Analysis of the Forex Markets

With the size of Forex trading, and the many different international markets involved, it’s true that some of your technical analysis tools aren’t appropriate — particularly the ones that use volume. It’s also a good idea to have knowledge of the fundamentals that affect the currency markets. While technical analysis is appropriate for short term holdings and reflects the fundamentals by definition, it doesn’t hurt to know where the moves are coming from.

Any market is driven by supply and demand, and in the case of foreign exchange the supply and demand comes from the need for global trade in goods, services and capital. However, there are some obvious drivers of the markets.


Interest Rates

All currencies have an associated interest rate, usually set by the country’s central bank. Any changes in interest rates can have an immediate impact on the value of a currency. When the interest rate goes up it usually has a positive impact on the currency. Foreign investors seek to buy the currency and benefit from the high rates, which increases the currency value. This increasing value can also, in turn, attract more investors who want to ride the trend.
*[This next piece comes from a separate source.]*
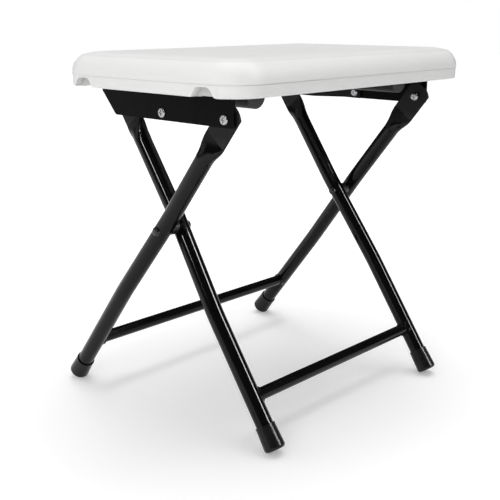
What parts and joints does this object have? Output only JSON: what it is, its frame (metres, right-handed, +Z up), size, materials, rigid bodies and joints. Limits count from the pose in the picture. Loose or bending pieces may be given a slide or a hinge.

This is the usual case and reflects when interest rates are increased because of domestic pressures, such as the economy overheating. However if the interest rates go up because of international pressures, then the currency may well fall.

Trade Deficits

Typically having a large trade deficit is detrimental for a currency. The problem is that a large deficit means that more of the country’s currency is flowing out and less of other currencies is coming in. This devalues the home currency — effectively you’re selling more currency to other countries who don’t necessarily want it so the supply is up and the demand is down, lowering the value.

Economic Growth

If the economy is strong, it attracts more investment which drives up the value of the currency. If the economy is weak it attracts less investment, or even loses investment which is withdrawn to go to other countries. A strong economy also means more available money, and the government will typically take money out of the system by raising interest rates, which as mentioned above is good for the currency.


Of course when investors are looking at interest rates they must also consider inflation. The rate of inflation is a material factor when central banks decide what to do with interest rates. Typically, banks will cut interest rates when inflation is down to encourage economic activities. When inflation is up, banks will raise the rates to discourage spending.

Political Situation

Surprisingly, in the long-term it’s the economic forces, and not political ones, that tend to drive a currency. That said, from day to day politics can have an impact on the exchange rates. It’s only if a country suffers chronic political instability that you can expect the government to have a long-term effect on the currency rates.

Market Psychology

Psychology is a big factor in trading, and no more so than in foreign exchange. Sometimes just the expectation or rumor can drive exchange rates. For example, the Federal government cut US interest rates from September 2007, but even now they have stopped cutting and held rates steady, there remains a strong negative feeling towards the US dollar.


Despite the fact that Forex is not the customary type of market, and is spread out around the world in many locations, there are many technical analysis techniques that can be used to help with your trading. You will find that the shorter-term you are trading on, the less relevant the fundamentals are. You need to depend on technical analysis when you are trading at the shortest time periods.

Trend Analysis

If the currency pair is trending, then it is a simple matter to apply trend analysis to the chart and come up with a plan for your trading. This works particularly well with the exotics, where the trends are usually more reliable.

Support and Resistance

Much of the time, currencies aren’t necessarily trending. Unlike equities, which can have bullish or bearish trends depending how the company is run, currencies in stable economies will tend to stay related. But this can mean that horizontal support and resistance lines come into their own. The currencies can form a strong relationship, with the price repeatedly hitting the support and resistance levels, giving a good basis for frequent trading.

Fibonacci Retracements

You’ll also find that Forex markets are respectful of the Fibonacci ratios, and frequently you will see 50% or 61.8% retracements in a trend. As with all these techniques, it pays to look at several different time scales to locate significant turning points, and in this case to find a recent peak and a recent trough between which to draw or stretch out the Fibonacci ratios.

Elliott Waves

As the Forex markets are large and well behaved, another successful technical analysis technique is to apply wave analysis to the charts. Unlike stocks, where sometimes you can find manipulation or irrational effects due to a large intervention, the Forex market will often follow the classic theory and exhibit the wave formations that we covered in an earlier module.

Indicator Divergences

The classic technical analysis tool, you should watch for divergences between the price movement and indicator movements. Usually when the indicator moves in the opposite direction to the price, the current trend cannot be sustained, and you need to keep a close watch on the charts.